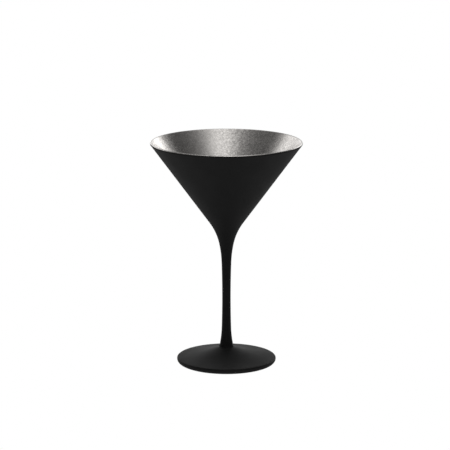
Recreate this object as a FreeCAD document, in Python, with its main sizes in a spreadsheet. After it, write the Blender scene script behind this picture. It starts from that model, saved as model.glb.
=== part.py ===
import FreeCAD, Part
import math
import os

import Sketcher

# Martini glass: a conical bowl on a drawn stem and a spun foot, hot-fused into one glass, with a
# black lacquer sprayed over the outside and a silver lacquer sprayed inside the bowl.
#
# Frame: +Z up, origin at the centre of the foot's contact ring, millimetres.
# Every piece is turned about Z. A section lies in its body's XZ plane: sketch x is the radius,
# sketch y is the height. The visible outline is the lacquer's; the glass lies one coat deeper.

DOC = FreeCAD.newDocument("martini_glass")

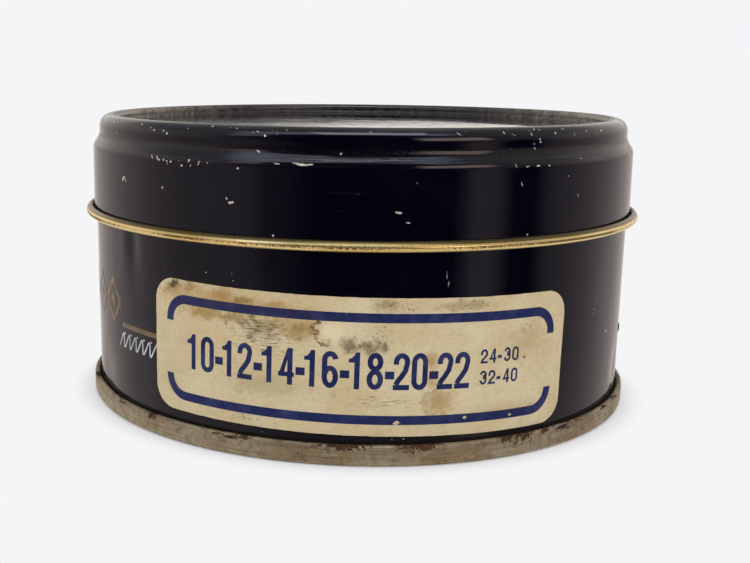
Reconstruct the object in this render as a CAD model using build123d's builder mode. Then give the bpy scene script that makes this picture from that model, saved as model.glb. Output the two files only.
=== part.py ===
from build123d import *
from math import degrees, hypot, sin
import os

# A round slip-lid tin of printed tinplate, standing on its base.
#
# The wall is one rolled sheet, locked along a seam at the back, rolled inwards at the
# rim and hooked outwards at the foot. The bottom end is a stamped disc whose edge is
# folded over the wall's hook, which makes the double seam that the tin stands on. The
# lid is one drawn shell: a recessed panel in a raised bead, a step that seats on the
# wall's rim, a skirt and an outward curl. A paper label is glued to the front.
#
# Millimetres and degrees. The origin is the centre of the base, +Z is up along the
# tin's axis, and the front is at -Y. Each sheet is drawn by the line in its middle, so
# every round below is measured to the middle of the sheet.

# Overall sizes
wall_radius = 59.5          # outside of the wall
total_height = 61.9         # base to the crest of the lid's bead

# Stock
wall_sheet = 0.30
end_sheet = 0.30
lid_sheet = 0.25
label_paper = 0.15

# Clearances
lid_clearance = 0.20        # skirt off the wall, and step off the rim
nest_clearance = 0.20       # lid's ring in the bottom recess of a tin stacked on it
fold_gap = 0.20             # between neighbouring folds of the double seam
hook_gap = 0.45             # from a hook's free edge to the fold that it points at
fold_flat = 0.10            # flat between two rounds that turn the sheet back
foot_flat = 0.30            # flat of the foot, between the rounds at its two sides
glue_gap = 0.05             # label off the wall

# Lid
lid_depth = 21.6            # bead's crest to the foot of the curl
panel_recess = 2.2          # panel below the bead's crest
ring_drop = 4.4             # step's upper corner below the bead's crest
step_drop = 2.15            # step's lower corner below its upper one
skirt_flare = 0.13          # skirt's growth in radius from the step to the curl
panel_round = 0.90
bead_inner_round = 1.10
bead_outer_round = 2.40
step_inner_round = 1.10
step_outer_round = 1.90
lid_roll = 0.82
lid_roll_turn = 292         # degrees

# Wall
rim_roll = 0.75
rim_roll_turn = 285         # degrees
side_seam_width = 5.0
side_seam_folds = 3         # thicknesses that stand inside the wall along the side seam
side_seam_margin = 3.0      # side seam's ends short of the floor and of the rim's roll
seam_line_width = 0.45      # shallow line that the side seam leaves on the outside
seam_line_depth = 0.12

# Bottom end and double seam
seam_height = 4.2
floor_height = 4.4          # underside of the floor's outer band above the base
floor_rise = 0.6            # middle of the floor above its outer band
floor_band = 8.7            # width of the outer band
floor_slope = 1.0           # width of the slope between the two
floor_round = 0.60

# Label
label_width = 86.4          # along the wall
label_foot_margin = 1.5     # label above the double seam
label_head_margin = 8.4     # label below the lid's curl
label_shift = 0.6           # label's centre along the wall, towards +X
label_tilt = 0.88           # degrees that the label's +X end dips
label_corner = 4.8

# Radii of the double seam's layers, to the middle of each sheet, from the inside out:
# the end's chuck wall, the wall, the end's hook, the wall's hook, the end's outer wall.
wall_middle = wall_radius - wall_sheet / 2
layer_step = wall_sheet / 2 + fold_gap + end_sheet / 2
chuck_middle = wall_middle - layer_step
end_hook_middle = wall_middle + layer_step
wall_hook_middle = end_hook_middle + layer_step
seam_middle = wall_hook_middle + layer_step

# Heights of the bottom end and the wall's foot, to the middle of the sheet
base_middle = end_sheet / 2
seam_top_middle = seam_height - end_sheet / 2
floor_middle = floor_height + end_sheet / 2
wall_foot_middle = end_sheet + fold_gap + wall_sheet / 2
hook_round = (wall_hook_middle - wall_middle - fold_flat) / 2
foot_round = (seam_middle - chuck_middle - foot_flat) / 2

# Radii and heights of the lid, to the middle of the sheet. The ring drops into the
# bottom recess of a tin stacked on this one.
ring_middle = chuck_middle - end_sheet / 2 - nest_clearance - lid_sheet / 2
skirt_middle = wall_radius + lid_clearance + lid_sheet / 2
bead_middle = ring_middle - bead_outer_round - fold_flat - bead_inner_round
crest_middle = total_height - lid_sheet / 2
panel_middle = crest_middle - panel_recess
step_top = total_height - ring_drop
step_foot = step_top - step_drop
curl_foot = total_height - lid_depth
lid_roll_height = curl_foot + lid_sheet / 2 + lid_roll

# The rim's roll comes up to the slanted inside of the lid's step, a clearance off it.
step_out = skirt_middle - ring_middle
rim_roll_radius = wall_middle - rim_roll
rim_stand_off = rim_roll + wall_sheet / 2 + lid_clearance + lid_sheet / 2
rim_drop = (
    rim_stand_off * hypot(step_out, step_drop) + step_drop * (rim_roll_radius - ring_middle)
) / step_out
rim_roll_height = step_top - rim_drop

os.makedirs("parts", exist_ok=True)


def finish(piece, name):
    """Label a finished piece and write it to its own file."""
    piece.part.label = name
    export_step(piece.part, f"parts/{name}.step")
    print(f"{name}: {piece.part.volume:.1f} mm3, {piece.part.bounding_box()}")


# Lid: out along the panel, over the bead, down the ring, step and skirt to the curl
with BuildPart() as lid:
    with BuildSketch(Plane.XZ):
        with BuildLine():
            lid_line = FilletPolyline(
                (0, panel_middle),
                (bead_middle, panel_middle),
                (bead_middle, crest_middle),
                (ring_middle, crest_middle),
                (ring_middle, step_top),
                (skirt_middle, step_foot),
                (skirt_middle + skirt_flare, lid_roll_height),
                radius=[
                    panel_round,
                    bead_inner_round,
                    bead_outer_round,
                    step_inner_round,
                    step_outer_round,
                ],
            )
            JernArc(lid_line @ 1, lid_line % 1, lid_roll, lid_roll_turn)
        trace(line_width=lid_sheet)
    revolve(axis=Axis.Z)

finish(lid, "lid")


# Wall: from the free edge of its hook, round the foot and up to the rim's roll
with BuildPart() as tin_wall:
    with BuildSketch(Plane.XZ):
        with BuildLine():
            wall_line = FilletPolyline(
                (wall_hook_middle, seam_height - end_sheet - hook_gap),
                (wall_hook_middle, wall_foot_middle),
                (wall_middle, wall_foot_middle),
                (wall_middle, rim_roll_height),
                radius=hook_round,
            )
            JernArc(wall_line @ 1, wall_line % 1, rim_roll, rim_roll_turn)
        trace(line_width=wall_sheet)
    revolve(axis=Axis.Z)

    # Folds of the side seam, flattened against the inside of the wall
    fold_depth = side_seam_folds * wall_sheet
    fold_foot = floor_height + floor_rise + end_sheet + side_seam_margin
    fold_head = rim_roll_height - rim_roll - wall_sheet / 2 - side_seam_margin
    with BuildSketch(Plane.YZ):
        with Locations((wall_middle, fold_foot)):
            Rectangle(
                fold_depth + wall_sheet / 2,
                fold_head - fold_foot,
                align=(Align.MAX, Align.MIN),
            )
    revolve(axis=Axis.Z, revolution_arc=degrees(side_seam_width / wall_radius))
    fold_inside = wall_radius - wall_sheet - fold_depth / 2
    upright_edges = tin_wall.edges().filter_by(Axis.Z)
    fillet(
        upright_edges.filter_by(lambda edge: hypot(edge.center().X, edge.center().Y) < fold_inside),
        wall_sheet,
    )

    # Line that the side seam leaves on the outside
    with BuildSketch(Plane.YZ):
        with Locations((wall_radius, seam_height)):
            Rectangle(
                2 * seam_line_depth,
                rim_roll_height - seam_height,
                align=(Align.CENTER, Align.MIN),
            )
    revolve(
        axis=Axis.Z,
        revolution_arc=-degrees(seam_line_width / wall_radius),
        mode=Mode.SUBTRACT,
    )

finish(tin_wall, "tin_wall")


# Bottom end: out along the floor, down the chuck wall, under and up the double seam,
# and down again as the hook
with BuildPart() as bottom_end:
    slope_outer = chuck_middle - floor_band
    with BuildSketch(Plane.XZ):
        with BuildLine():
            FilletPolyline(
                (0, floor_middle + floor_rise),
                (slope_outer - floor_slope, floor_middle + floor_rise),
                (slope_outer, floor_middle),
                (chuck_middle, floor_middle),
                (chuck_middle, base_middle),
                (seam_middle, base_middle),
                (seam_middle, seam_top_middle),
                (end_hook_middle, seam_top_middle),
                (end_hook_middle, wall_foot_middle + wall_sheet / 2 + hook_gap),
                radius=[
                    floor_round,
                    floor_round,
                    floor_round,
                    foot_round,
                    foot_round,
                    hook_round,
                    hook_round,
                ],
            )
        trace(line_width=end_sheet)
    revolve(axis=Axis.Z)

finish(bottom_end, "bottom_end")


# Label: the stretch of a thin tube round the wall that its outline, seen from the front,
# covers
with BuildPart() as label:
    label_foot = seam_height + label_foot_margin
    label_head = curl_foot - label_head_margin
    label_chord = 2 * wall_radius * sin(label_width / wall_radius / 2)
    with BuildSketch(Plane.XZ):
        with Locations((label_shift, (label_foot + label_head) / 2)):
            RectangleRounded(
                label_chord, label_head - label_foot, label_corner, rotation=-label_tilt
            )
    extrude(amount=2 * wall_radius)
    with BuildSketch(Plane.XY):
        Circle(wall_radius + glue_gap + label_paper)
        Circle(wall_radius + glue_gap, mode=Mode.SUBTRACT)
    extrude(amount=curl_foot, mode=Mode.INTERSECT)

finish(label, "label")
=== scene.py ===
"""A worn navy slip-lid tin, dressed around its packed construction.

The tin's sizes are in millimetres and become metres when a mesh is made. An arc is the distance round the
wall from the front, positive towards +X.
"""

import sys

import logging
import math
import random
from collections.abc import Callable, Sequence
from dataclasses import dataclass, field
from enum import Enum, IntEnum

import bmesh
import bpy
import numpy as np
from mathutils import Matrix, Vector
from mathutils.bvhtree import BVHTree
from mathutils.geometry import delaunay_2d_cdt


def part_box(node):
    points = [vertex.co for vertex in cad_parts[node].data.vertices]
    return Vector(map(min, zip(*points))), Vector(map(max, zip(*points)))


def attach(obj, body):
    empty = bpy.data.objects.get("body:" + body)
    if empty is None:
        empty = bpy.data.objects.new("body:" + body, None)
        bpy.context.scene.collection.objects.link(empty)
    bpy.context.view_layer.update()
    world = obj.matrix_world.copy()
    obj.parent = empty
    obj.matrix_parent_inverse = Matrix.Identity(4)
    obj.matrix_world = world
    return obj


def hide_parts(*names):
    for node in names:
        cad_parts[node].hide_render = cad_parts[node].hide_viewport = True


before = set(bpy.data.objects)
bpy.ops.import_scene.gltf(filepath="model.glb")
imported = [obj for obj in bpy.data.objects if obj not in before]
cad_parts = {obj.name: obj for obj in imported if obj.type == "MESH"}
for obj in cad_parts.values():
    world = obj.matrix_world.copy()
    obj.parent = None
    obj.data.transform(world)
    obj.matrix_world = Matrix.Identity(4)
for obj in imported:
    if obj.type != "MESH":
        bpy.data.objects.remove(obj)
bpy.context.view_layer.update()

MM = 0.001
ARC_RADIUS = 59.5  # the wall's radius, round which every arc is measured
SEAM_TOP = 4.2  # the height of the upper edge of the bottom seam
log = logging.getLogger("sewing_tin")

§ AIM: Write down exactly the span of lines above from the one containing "# Label: the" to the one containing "obj.matrix_parent_inverse = Matrix.Identity(4)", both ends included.

§ TASK OUTPUT:
# Label: the stretch of a thin tube round the wall that its outline, seen from the front,
# covers
with BuildPart() as label:
    label_foot = seam_height + label_foot_margin
    label_head = curl_foot - label_head_margin
    label_chord = 2 * wall_radius * sin(label_width / wall_radius / 2)
    with BuildSketch(Plane.XZ):
        with Locations((label_shift, (label_foot + label_head) / 2)):
            RectangleRounded(
                label_chord, label_head - label_foot, label_corner, rotation=-label_tilt
            )
    extrude(amount=2 * wall_radius)
    with BuildSketch(Plane.XY):
        Circle(wall_radius + glue_gap + label_paper)
        Circle(wall_radius + glue_gap, mode=Mode.SUBTRACT)
    extrude(amount=curl_foot, mode=Mode.INTERSECT)

finish(label, "label")
=== scene.py ===
"""A worn navy slip-lid tin, dressed around its packed construction.

The tin's sizes are in millimetres and become metres when a mesh is made. An arc is the distance round the
wall from the front, positive towards +X.
"""

import sys

import logging
import math
import random
from collections.abc import Callable, Sequence
from dataclasses import dataclass, field
from enum import Enum, IntEnum

import bmesh
import bpy
import numpy as np
from mathutils import Matrix, Vector
from mathutils.bvhtree import BVHTree
from mathutils.geometry import delaunay_2d_cdt


def part_box(node):
    points = [vertex.co for vertex in cad_parts[node].data.vertices]
    return Vector(map(min, zip(*points))), Vector(map(max, zip(*points)))


def attach(obj, body):
    empty = bpy.data.objects.get("body:" + body)
    if empty is None:
        empty = bpy.data.objects.new("body:" + body, None)
        bpy.context.scene.collection.objects.link(empty)
    bpy.context.view_layer.update()
    world = obj.matrix_world.copy()
    obj.parent = empty
    obj.matrix_parent_inverse = Matrix.Identity(4)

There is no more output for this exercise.